In an email sent to the Cornell community on Wednesday night, Pollack explained the implications of Gov. Andrew Cuomo’s (D-N.Y.) order requiring colleges with more than 100 new cases reported in a single week to temporarily halt in-person instruction.

Just hours later, the Tompkins County Department of Health announced that 18 more Cornell students had tested positive for the virus, bringing the last-week total to 42 cases.

The sharp uptick comes just as the University is set to roll out its surveillance testing today, an ambitious program that will dramatically increase the pace and scope of coronavirus monitoring. As Cornell inches closer to the threshold under which students would have to go online, Pollack cautioned that the increased testing means staying under 100 new weekly cases will become even more challenging.

“Staying below the new limit will be extremely difficult, and make no mistake: there is no guarantee of success,” the president wrote, striking a pessimistic note on the odds the University will be able to meet New York State’s new rules.

“We’re testing so many people, with the very goal of identifying all of the cases of the virus— even in asymptomatic people,” further explained Vice President for University Relations Joel Malina at a Wednesday Ithaca Common Council meeting. “So, with that approach we are going to have a higher number of cases than if we hadn’t done that. It means more than likely we will reach this threshold.”

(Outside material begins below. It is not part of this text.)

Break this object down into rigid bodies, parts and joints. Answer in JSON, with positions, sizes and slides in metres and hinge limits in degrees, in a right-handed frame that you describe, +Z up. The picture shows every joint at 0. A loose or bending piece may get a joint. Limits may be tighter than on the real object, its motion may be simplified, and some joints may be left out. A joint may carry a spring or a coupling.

If Cornell’s COVID-19 cases reach more than triple digits in a single week, campus life will have to become more socially-distant than it already is. It would not, however, end Cornell’s attempt to have an on-campus semester or fully shut operations down, according to President Martha E. Pollack.

Instead, in-person activities would have to be cut down even more for a period of 14 days.

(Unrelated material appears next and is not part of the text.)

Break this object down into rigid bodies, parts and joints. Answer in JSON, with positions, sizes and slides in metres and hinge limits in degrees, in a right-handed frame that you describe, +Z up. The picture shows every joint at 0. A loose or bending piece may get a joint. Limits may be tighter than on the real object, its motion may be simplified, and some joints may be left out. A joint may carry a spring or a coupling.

“For a two-week period, all teaching moves online, dining halls move to take-out meals only and a variety of other campus activities are reduced or suspended,” Pollack wrote.

Students would not have to quarantine in their residences in this scenario, either. The president said that only those “who are in quarantine for cause” — meaning they have tested positive or were connected to someone who did — would have to isolate during this period.

Cuomo’s order came just days after Provost Michael Kotlikoff announced Cornell’s self-imposed guidelines, which suggested that the University could experience around 250 new weekly cases before being forced to reconsider its current plans.